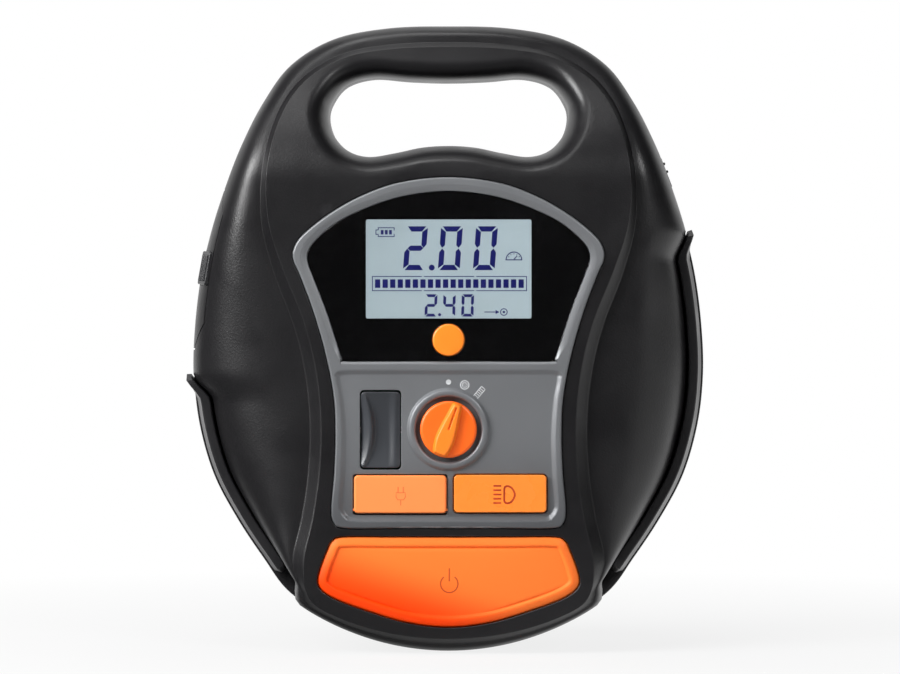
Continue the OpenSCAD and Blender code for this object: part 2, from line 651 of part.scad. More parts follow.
// Involute gear outline; the phase puts a tooth or a gap on +Y
function involute(rb, r) = let(a = acos(min(1, rb / r))) tan(a) * 180 / PI - a;
function gear_points(teeth, root, tip, play, phase) =
    let(rp = gear_module * teeth / 2, rb = rp * cos(20),
        half = 90 / teeth - play / rp * 90 / PI + involute(rb, rp),
        radii = [max(root, rb), (max(root, rb) + tip * 2) / 3, tip])
    [for (t = [0:teeth - 1]) let(mid = 90 + phase + t * 360 / teeth) each concat(
        [root * [cos(mid - half - 1), sin(mid - half - 1)]],
        [for (r = radii) let(a = mid - half + involute(rb, r)) r * [cos(a), sin(a)]],
        [for (k = [2:-1:0]) let(r = radii[k], a = mid + half - involute(rb, r)) r * [cos(a), sin(a)]],
        [root * [cos(mid + half + 1), sin(mid + half + 1)]])];
module gear(points, from, to) translate([from, 0, 0]) rotate([90, 0, 90]) linear_extrude(to - from)
    polygon(points);

module motor_can() color([0.7, 0.7, 0.72]) difference() {
    union() {
        rod(motor_y, motor_z, 18, -49, 7.9);
        rod(motor_y, motor_z, 6.5, 7, 10.5);
        rod(motor_y, motor_z, 6, -52, -48);
    }
    rod(motor_y, motor_z, 1.64, -10, 12);
    for (a = [45:90:315]) translate([4, motor_y, motor_z]) rotate([a, 0, 0]) brick([-1, 9, -2.5], [8, 15, 2.5]);
}

module motor_pinion() color([0.75, 0.65, 0.35]) {
    rod(motor_y, motor_z, 1.59, -8, gear_from + 0.5);
    translate([0, motor_y, motor_z]) gear(gear_points(pinion_teeth, 3.7, 5.9, 0.12, 0), gear_from, gear_to);
}

module gear_plate() color([0.62, 0.63, 0.65]) difference() {
    union() {
        translate([8, 0, 0]) rotate([90, 0, 90]) linear_extrude(3) polygon([
            [-6, 30], [30, 30], [36, 40], [36, 128], [26, 132], [-2, 132], [-8, 108], [-8, 40]]);
        brick([-6, 33, 60], [9, 36, 128]);
    }
    rod(motor_y, motor_z, 6.6, 6, 12);
    rod(motor_y, crank_z, 8, 6, 12);
}

module crank_bearing() color([0.8, 0.8, 0.82]) difference() {
    rod(motor_y, crank_z, 8, 7, 12);
    rod(motor_y, crank_z, 3.05, 6, 13);
}

module crank_gear() color([0.85, 0.83, 0.78]) {
    translate([0, motor_y, crank_z]) difference() {
        union() {
            gear(gear_points(crank_teeth, 20.6, 22.75, 0.12, 180 / crank_teeth), gear_from, gear_to);
            intersection() {
                rod(0, 0, 19, gear_to - 1, 21);
                brick([gear_to - 1, -20, -20], [21, 20, -4]);
            }
        }
        for (a = [45, 135, 225, 315]) rotate([a, 0, 0]) rod(13, 0, 3.2, gear_from - 1, 23);
    }
    rod(motor_y, crank_z, 3, 5, gear_from + 1);
    rod(motor_y, crank_z, 5, 12.3, gear_from + 1);
    rod(motor_y, crank_z + crank_throw, 2.5, gear_to - 1, 21);
}

module piston_rod() color([0.78, 0.79, 0.8]) difference() {
    union() {
        rod(motor_y, crank_z + crank_throw, 6.2, rod_x - 2.7, rod_x + 2.7);
        brick([rod_x - 2, motor_y - 3, crank_z + crank_throw + 4], [rod_x + 2, motor_y + 3, piston_top - 5]);
        translate([rod_x, motor_y, piston_top - 6]) cylinder(r = 9.6, h = 2.5);
        translate([rod_x, motor_y, piston_top - 1]) cylinder(r = 9.6, h = 1);
        translate([rod_x, motor_y, piston_top - 6]) cylinder(r = 7, h = 6);
    }
    rod(motor_y, crank_z + crank_throw, 3, rod_x - 4, rod_x + 4);
}

module piston_seal() color([0.85, 0.85, 0.82]) translate([rod_x, motor_y, piston_top - 3.5]) difference() {
    cylinder(r = cylinder_bore / 2 - 0.05, h = 2.5);
    translate([0, 0, -1]) cylinder(r = 7, h = 5);
}

module air_cylinder() color([0.72, 0.73, 0.75]) difference() {
    union() {
        translate([rod_x, motor_y, 105]) cylinder(r = 13.4, h = 24);
        for (k = [0:4]) translate([rod_x, motor_y, 108 + k * 4.4]) cylinder(r = 14.6, h = 1.4);
        brick([11, motor_y - 9, 109], [16, motor_y + 9, 125]);
    }
    translate([rod_x, motor_y, 104]) cylinder(r = cylinder_bore / 2, h = 26);
    brick([5, motor_y - 20, 100], [11, motor_y + 20, 132]);
}

module cylinder_head() color([0.66, 0.67, 0.69]) difference() {
    union() {
        translate([rod_x, motor_y, 129]) cylinder(r = 13.6, h = 15);
        rod(motor_y, 139, 4, rod_x, 42);
    }
    for (k = [-3:3]) translate([rod_x, motor_y + k * 3.6, 140]) brick([-16, -0.8, 0], [16, 0.8, 6]);
    translate([rod_x, motor_y, 128]) cylinder(r = 8, h = 6);
    rod(motor_y, 139, 2.6, 30, 44);
    translate([rod_x + 6, motor_y, 132]) cylinder(r = 1.5, h = 7);
}

line_points = [[36, motor_y, 139], [56, motor_y, 139],
    gland_at + (gland_len + 8) * [sin(gland_turn), 0, cos(gland_turn)]];
module tube(a, b, r) {
    d = b - a;
    translate(a) rotate([0, acos(d.z / norm(d)), atan2(d.y, d.x)]) cylinder(r = r, h = norm(d));
}
module air_line() color([0.85, 0.87, 0.9]) {
    tube(line_points[0], line_points[1], 2.6);
    translate(line_points[1]) sphere(r = 3);
    tube(line_points[1], line_points[2], 2.6);
    translate(line_points[2]) sphere(r = 3);
    at_gland() translate([0, 0, gland_len]) cylinder(r = 2.6, h = 8);
    at_gland() translate([0, 0, gland_len]) cylinder(r = gland_r - 0.2, h = 1.6);
}

module hose_gland() color([0.12, 0.12, 0.12]) at_gland() difference() {
    union() {
        cylinder(r = gland_r, h = gland_len);
        translate([0, 0, gland_len - 3.5]) cylinder(r = gland_r + 0.8, h = 2);
    }
    translate([0, 0, -1]) cylinder(r = hose_r + 0.05, h = gland_len + 2);
}

// ---------------------------------------------------------------- charging inlet

module charge_socket() color([0.15, 0.15, 0.16]) at_port() difference() {
    translate([0, 0, -16]) cylinder(r = 5.6, h = 13);
    translate([0, 0, -13]) cylinder(r = 3.2, h = 12);
}
module charge_cover() color([0.12, 0.12, 0.13]) at_port() {
    flap(14, 16, 0.5);
    for (y = [1.5, 5]) translate([0, y, 0]) tile(9, 1.2, 0.5, 0, 1.4);
}

// ---------------------------------------------------------------- side compartment

left_from = 78;         // stations of the silhouette that the door's skin covers
left_to = 92;
module side_door() color([0.1, 0.1, 0.11]) {
    difference() {
        intersection() {
            skin(concat(
                [for (k = [4:-1:0]) [for (i = [left_from:left_to]) shoulder(i, turns[k])]],
                [for (k = [1:6]) [for (i = [left_from:left_to]) rear_point(i, rear_profile[k])]]),
                [door_wall, 0, 0]);
            door_block(-door_gap, -150, -60);
        }
        at_hinge() difference() {
            cylinder(r = knuckle_r + 0.35, h = 26, center = true);
            cylinder(r = knuckle_r + 1, h = 12.4, center = true);
        }
        at_latch() tile(15.6, 14.6, 1.2, -1.1, 4);
        at_latch() brick([-4.2, -3.3, -6], [3.2, 3.3, 0]);
    }
    difference() {
        at_latch() brick([-9, -9, -4], [6.5, 9, -1.4]);
        at_latch() brick([-4.2, -3.3, -6], [3.2, 3.3, 0]);
    }
    at_hinge() difference() {
        union() {
            cylinder(r = knuckle_r, h = 12, center = true);
            brick([0, -4, -6], [knuckle_r, 0, 6]);
        }
        cylinder(r = 0.85, h = 20, center = true);
    }
}

module door_pin() color([0.7, 0.7, 0.72]) at_hinge() cylinder(r = 0.8, h = 25, center = true);

module door_latch() color([0.5, 0.5, 0.52]) at_latch() {
    translate([1, 0, 0]) tile(13, 14, 1.2, -1, 0.9);
    for (x = [-3, -1, 1, 3, 5]) translate([x, 0, 0]) tile(0.9, 11, 0.4, 0, 1.4);
    brick([-2, -3, -5], [3, 3, -0.5]);
}

module adaptor_tray() color([0.15, 0.15, 0.16]) {
    difference() {
        door_block(-0.6, -104, -65);
        translate([1.4, 0, 0]) intersection() {
            door_block(-2.2, -110, -66.8);
        }
        at_hinge() brick([-40, -80, -60], [7.5, 40, 60]);
    }
    for (z = [140, 160]) brick([-73, door_back - 1.5, z], [-65, rear_depth - wall, z + 7]);
}

// ---------------------------------------------------------------- lamp

module lamp_lens() color([0.9, 0.93, 0.95]) translate([lamp_at.x, 0, lamp_at.y]) slab(41, 43.8)
    polygon(round_rect(lamp_w, lamp_h, 3));
module lamp_reflector() color([0.85, 0.85, 0.86]) translate([lamp_at.x, 0, lamp_at.y]) difference() {
    slab(34, 41) polygon(round_rect(lamp_w + 6, lamp_h + 6, 3));
    for (x = [-10, 0, 10]) translate([x, 42, 0]) rotate([90, 0, 0]) cylinder(r1 = 5.2, r2 = 2.4, h = 9);
}
module led_board() color([0.9, 0.9, 0.85]) translate([lamp_at.x, 0, lamp_at.y]) {
    slab(32.4, 34) square([lamp_w, lamp_h], center = true);
    for (x = [-10, 0, 10]) translate([x, 34, 0]) slab(0, 1.2) square(3, center = true);
}

front_shell();
rear_shell();
left_rail();
right_rail();
control_panel();
display_lens();
lcd_glass();
lcd_backlight();
unit_button();
mode_knob();
mode_switch();
set_rocker();
rocker_pin();
usb_cover();
usb_socket();
light_button();
power_button();
main_board();
tact_switches();
board_screws();
pressure_sensor();
battery_cells();
battery_holder();
motor_can();
motor_pinion();
gear_plate();
crank_bearing();
crank_gear();
piston_rod();
piston_seal();
air_cylinder();
cylinder_head();
air_line();
hose_gland();
charge_socket();
charge_cover();
side_door();
door_pin();
door_latch();
adaptor_tray();
lamp_lens();
lamp_reflector();
led_board();
rear_feet();
case_screws();
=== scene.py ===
import math
import bmesh
import bpy
import numpy as np
from mathutils import Matrix, Vector
from mathutils.geometry import delaunay_2d_cdt


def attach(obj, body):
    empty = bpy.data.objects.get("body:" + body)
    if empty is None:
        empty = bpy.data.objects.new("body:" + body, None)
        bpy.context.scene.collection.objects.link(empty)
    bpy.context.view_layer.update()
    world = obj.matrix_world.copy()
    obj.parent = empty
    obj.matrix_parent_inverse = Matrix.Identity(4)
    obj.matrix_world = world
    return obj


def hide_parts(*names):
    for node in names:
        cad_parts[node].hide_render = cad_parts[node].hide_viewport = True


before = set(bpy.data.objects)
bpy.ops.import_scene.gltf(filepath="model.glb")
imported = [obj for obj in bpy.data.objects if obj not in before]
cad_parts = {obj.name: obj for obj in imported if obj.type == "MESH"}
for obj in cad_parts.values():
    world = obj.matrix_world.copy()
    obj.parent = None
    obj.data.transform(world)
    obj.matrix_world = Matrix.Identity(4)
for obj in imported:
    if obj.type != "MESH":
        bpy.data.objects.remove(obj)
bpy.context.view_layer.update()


# ---------------------------------------------------------------- studio
# A table-top product studio: a pale floor, a white surround and five soft boxes, the strongest to
# the left so that the moulded shoulders show their roundness. The camera stands level with the
# middle of the inflator, a metre and a half in front of it. Lengths of the studio are metres.

CAMERA_AT = (0.0006, -1.544, 0.1294)
CAMERA_FOCAL = 147.05
SENSOR = 36.0
FLOOR_HALF = 8.0
FLOOR_DROP = 0.0002
FLOOR_TONE = (0.49, 0.51)
SPECKLE_SCALE = 3.0
FILL_TONE = (0.8, 0.82, 0.85, 1)
FILL = 0.16

# Ramps, as (from, to, value there, value here): how white the floor is by distance from the inflator,
# how bright gloss sees it by x + y, and how bright gloss sees the surround by its direction along Y.
FLOOR_GLOW = (0.1, 0.5, 0.84, 1.0)
FLOOR_IN_GLOSS = (-0.12, 0.08, 0.04, 1.0)
SURROUND_IN_GLOSS = (0.55, 1.0, 0.03, 1.0)

# Each soft box: its place, the spot it faces, its side and its power in watts.
SOFT_BOXES = {
    "near": ((-0.42, -0.55, 0.6), (0.0, 0.0, 0.14), 0.35, 3.6),
    "left": ((-1.3, -0.7, 0.75), (0.0, 0.0, 0.14), 0.7, 28.0),
    "right": ((0.9, -1.3, 0.95), (0.0, 0.0, 0.14), 0.4, 8.0),
    "overhead": ((-0.2, -0.3, 1.6), (0.0, 0.0, 0.12), 0.6, 5.0),
    "top_back": ((0.0, 0.9, 1.9), (0.0, 0.0, 0.12), 1.2, 4.0),
}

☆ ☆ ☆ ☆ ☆

> **Exercise requirements**
Starting at the line that contains "front_shell();", set down every line up to and including the line that contains "obj.parent = empty", exactly as given, and no other line.

> **Task solution**
front_shell();
rear_shell();
left_rail();
right_rail();
control_panel();
display_lens();
lcd_glass();
lcd_backlight();
unit_button();
mode_knob();
mode_switch();
set_rocker();
rocker_pin();
usb_cover();
usb_socket();
light_button();
power_button();
main_board();
tact_switches();
board_screws();
pressure_sensor();
battery_cells();
battery_holder();
motor_can();
motor_pinion();
gear_plate();
crank_bearing();
crank_gear();
piston_rod();
piston_seal();
air_cylinder();
cylinder_head();
air_line();
hose_gland();
charge_socket();
charge_cover();
side_door();
door_pin();
door_latch();
adaptor_tray();
lamp_lens();
lamp_reflector();
led_board();
rear_feet();
case_screws();
=== scene.py ===
import math
import bmesh
import bpy
import numpy as np
from mathutils import Matrix, Vector
from mathutils.geometry import delaunay_2d_cdt


def attach(obj, body):
    empty = bpy.data.objects.get("body:" + body)
    if empty is None:
        empty = bpy.data.objects.new("body:" + body, None)
        bpy.context.scene.collection.objects.link(empty)
    bpy.context.view_layer.update()
    world = obj.matrix_world.copy()
    obj.parent = empty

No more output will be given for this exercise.